Morgan Gerhard has been anxious to move into the Burbank Collection since he bought a condominium there on the first day they went on sale in September 2006.
Gerhard purchased his two-story loft with 19-foot ceilings for $650,000 and plans to move in on Aug. 18. He is one of several locals who have purchased condominiums in the 118-unit, $82-million realty project.
Burbank Collection is slated to host its grand opening at the end of August, and city officials such as Downtown Manager Gail Stewart are expecting it to benefit the local economy.
“The city is very excited about the Collection coming because it will energize the whole area,” Stewart said. “It will help keep Burbank more of a 24/7 destination area for things going on.”
The area surrounding the Collection is its biggest selling point, as it is walking distance from downtown’s hub of restaurants, movie theaters and retail stores, Stewart said.
“The Collection was very attractive to me because I am a block and a half away from work,” said Gerhard, who records a lot of the major video games and animated shows. “Everything I need is in a two-block radius.”
Southern California-based Champion Real Estate Group started construction on the project in March 2006.
Although home prices are dropping rapidly, Gerhard isn’t concerned about losing value on his condo.
“I think anyone spending a lot of money on a condo is a little nervous, especially with the economy,” he said. “I am not really worried because it will grow in value. It is a great area.”
However, local resident Mike Nolan is afraid that the Collection’s parking lot, which offers 286 spaces for public use, will charge high rates for parking.
“I think the Collection is a great use of the land, but I am concerned that they will do away with free parking in the lot,” Nolan said. “We don’t have an abundance of free parking like we used to. It is harder and harder to find spaces, and if you do, you end up paying more than you would in the past.”
The Redevelopment Agency proposed a parking validation program to the City Council on July 1.
“Ample parking will be available for the public, and we introduced the idea of providing up to three hours free with validation,” said Jack Lynch, deputy of housing and redevelopment.
The Collection also has 40,000 square feet of space for restaurants and retail stores.

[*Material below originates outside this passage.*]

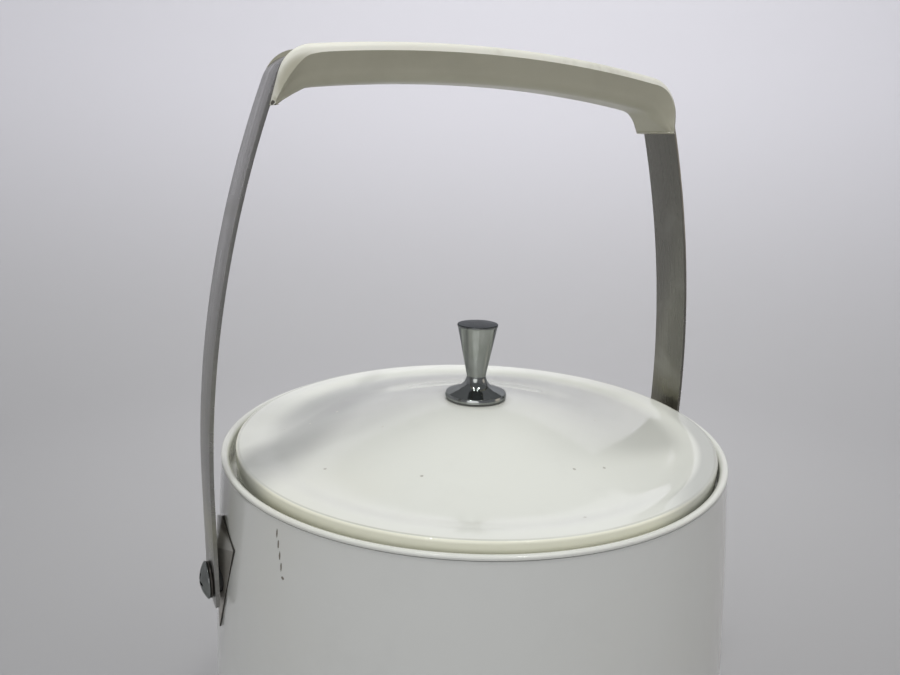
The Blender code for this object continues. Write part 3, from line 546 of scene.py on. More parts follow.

So far, six businesses have signed agreements, including frozen yogurt franchise Pinkberry and shoe company Skechers, and two others have signed letters of intent, Lynch said.
About 50% of the condos have been purchased in the Collection, said Steve Howard, the Collection’s community sales manager.
There are 28 floor plans that buyers can choose from.
Prices range from the low $400,000s for a 700-square-foot, one-bedroom unit to the low $900,000s for a 2,200-square-foot, three-bedroom, three-bath, two-story unit.